◆ DIRECTIONS:
Repeat each line exactly as it is written.

● ● ● ● ● ● ●

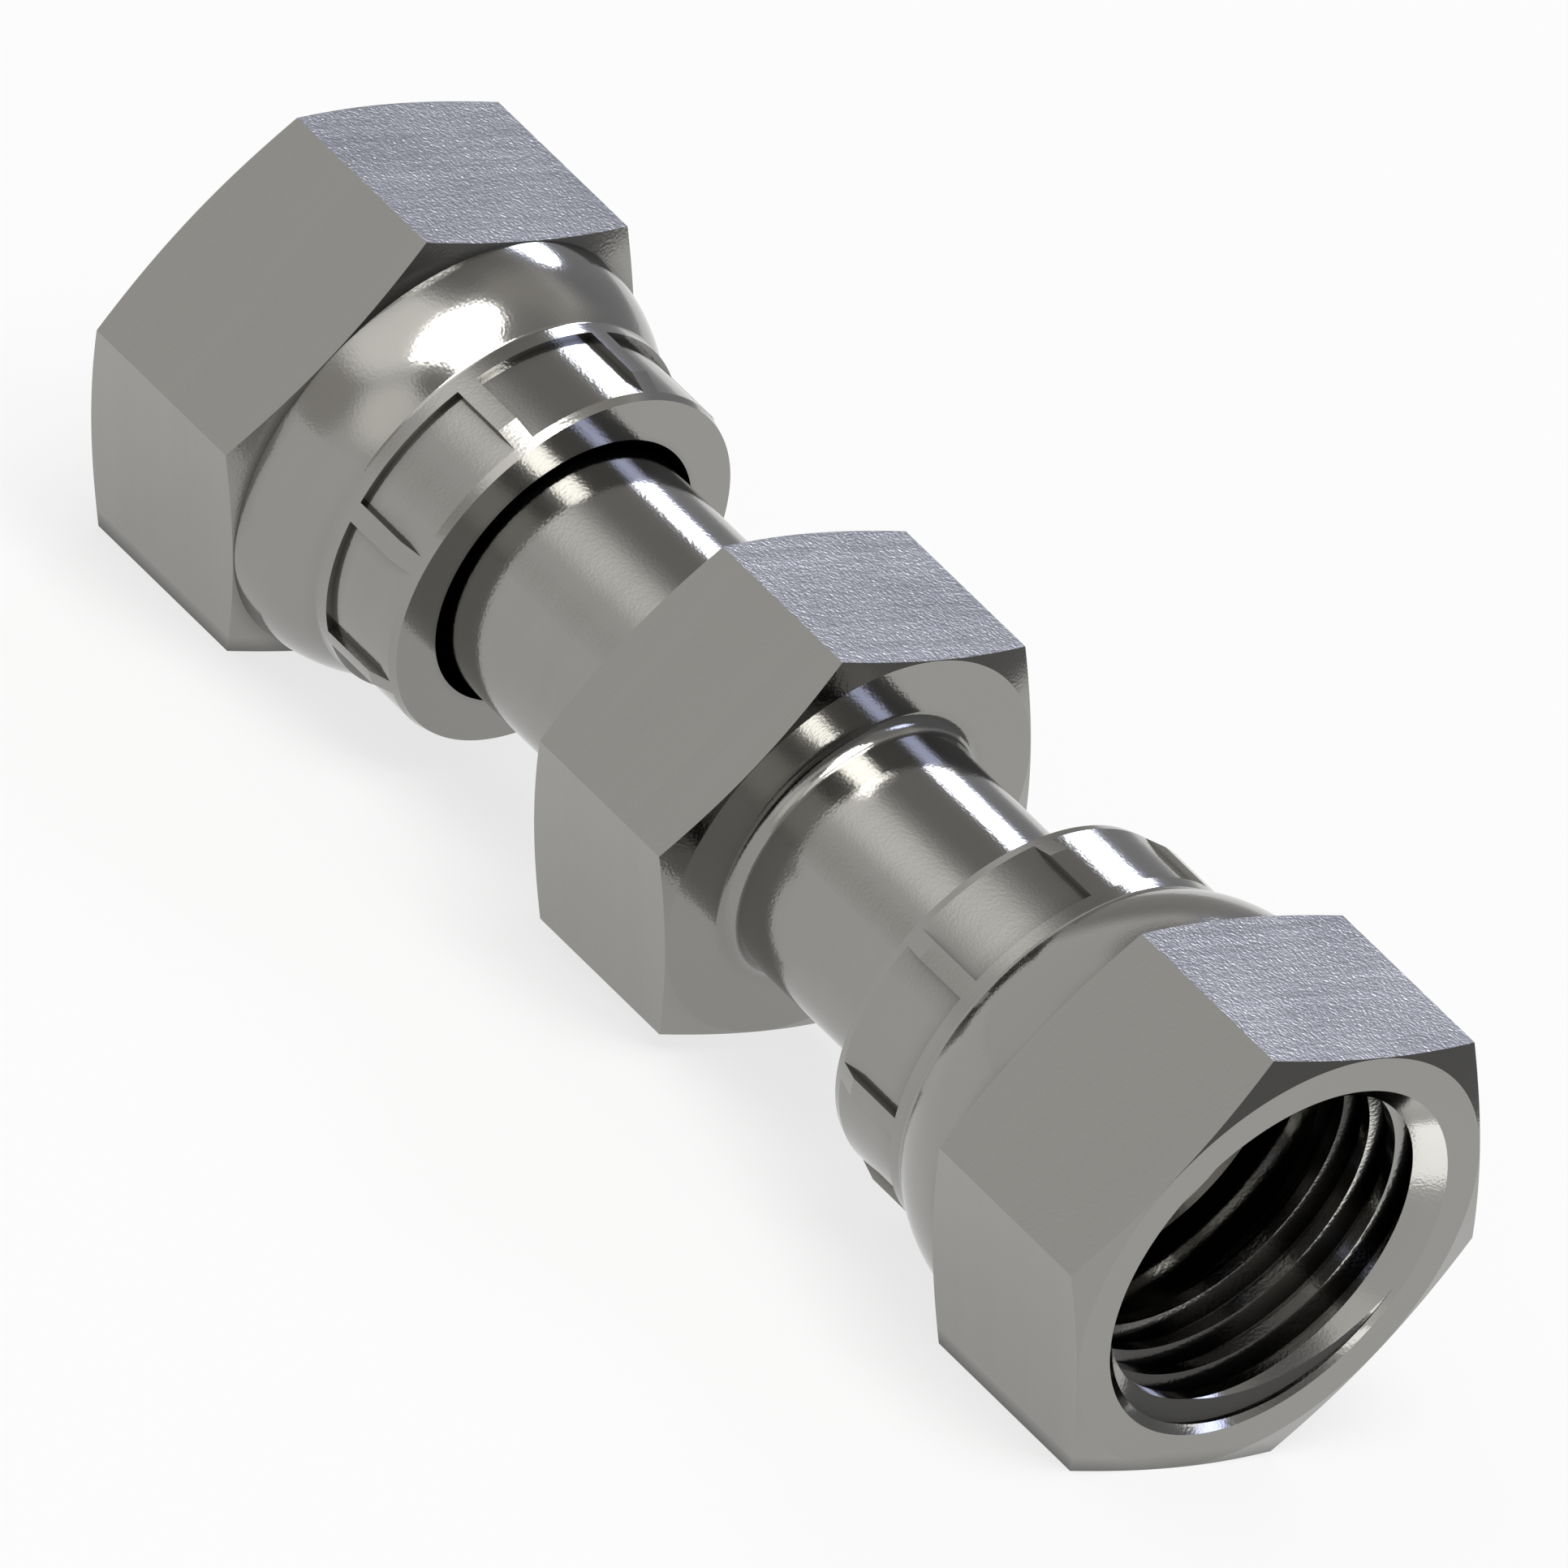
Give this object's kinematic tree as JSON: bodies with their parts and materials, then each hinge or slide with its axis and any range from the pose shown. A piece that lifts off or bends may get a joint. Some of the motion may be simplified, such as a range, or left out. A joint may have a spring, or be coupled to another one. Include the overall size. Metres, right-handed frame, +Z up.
{
  "type": "swivel fitting",
  "caption": "Straight tube fitting with a hexagon in the middle and a crimped swivel nut with a threaded mouth on each end.",
  "frame": {"origin": "centre of the fitting, on its axis", "axes": "+X along the axis out of the right nut's mouth, +Z up from the lowest flats of the nuts"},
  "size_m": [0.0556, 0.0202, 0.0174],
  "materials": {
    "body_steel": "smooth turned steel",
    "nut_steel": "smooth turned steel"
  },
  "bodies": {
    "body": {"body": "body_steel"},
    "left_nut": {"left_nut": "nut_steel"},
    "right_nut": {"right_nut": "nut_steel"}
  },
  "joints": [
    {"name": "left_nut_swivel", "type": "hinge", "parent": "body", "child": "left_nut", "pos_m": [-0.02, 0, 0], "axis": [-1, 0, 0], "continuous": true},
    {"name": "right_nut_swivel", "type": "hinge", "parent": "body", "child": "right_nut", "pos_m": [0.02, 0, 0], "axis": [1, 0, 0], "continuous": true}
  ]
}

● ● ● ● ● ● ●

◆ SOLUTION TO THE PROBLEM:
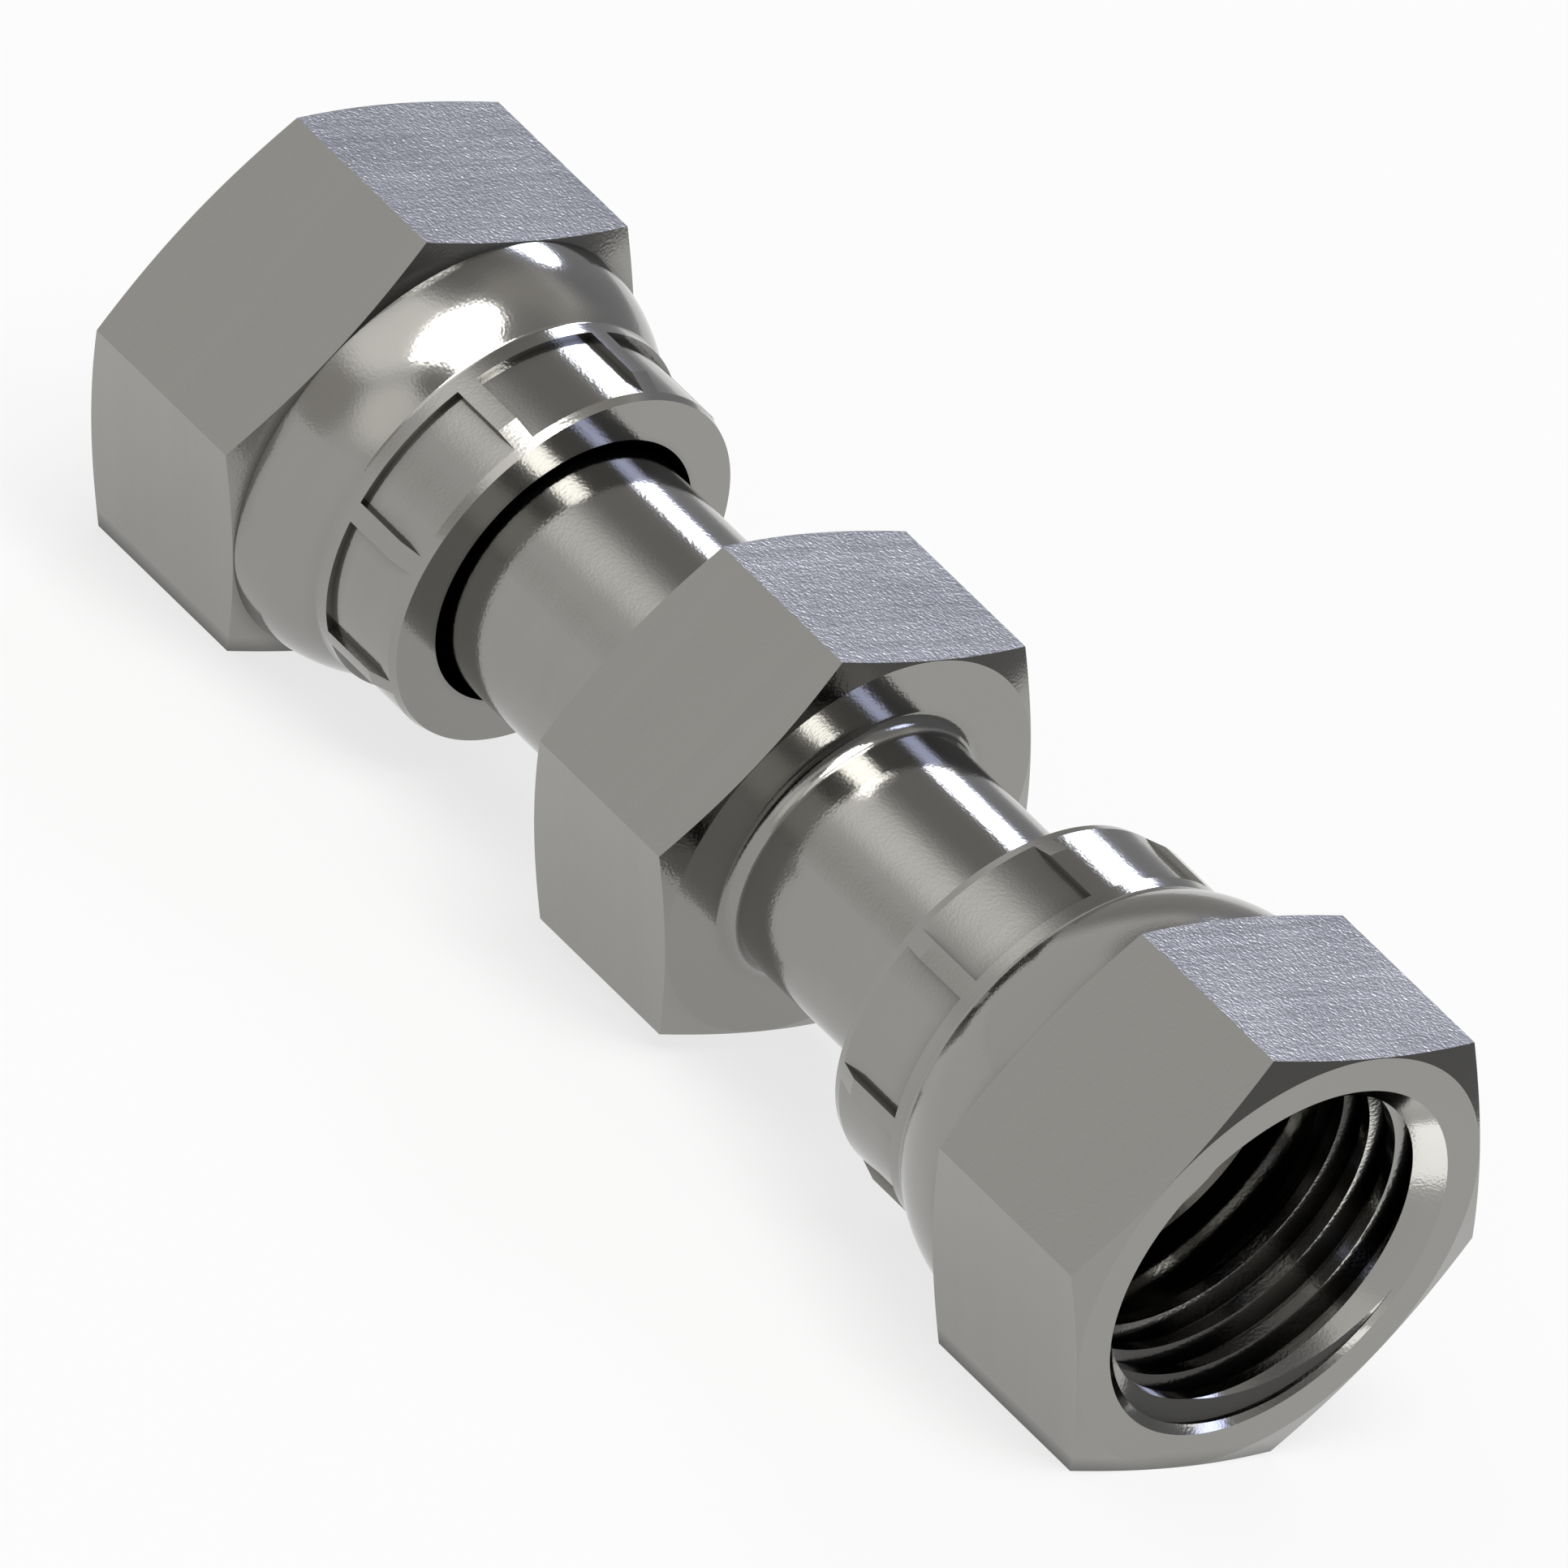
Give this object's kinematic tree as JSON: bodies with their parts and materials, then each hinge or slide with its axis and any range from the pose shown. A piece that lifts off or bends may get a joint. Some of the motion may be simplified, such as a range, or left out. A joint may have a spring, or be coupled to another one. Include the overall size. Metres, right-handed frame, +Z up.
{
  "type": "swivel fitting",
  "caption": "Straight tube fitting with a hexagon in the middle and a crimped swivel nut with a threaded mouth on each end.",
  "frame": {"origin": "centre of the fitting, on its axis", "axes": "+X along the axis out of the right nut's mouth, +Z up from the lowest flats of the nuts"},
  "size_m": [0.0556, 0.0202, 0.0174],
  "materials": {
    "body_steel": "smooth turned steel",
    "nut_steel": "smooth turned steel"
  },
  "bodies": {
    "body": {"body": "body_steel"},
    "left_nut": {"left_nut": "nut_steel"},
    "right_nut": {"right_nut": "nut_steel"}
  },
  "joints": [
    {"name": "left_nut_swivel", "type": "hinge", "parent": "body", "child": "left_nut", "pos_m": [-0.02, 0, 0], "axis": [-1, 0, 0], "continuous": true},
    {"name": "right_nut_swivel", "type": "hinge", "parent": "body", "child": "right_nut", "pos_m": [0.02, 0, 0], "axis": [1, 0, 0], "continuous": true}
  ]
}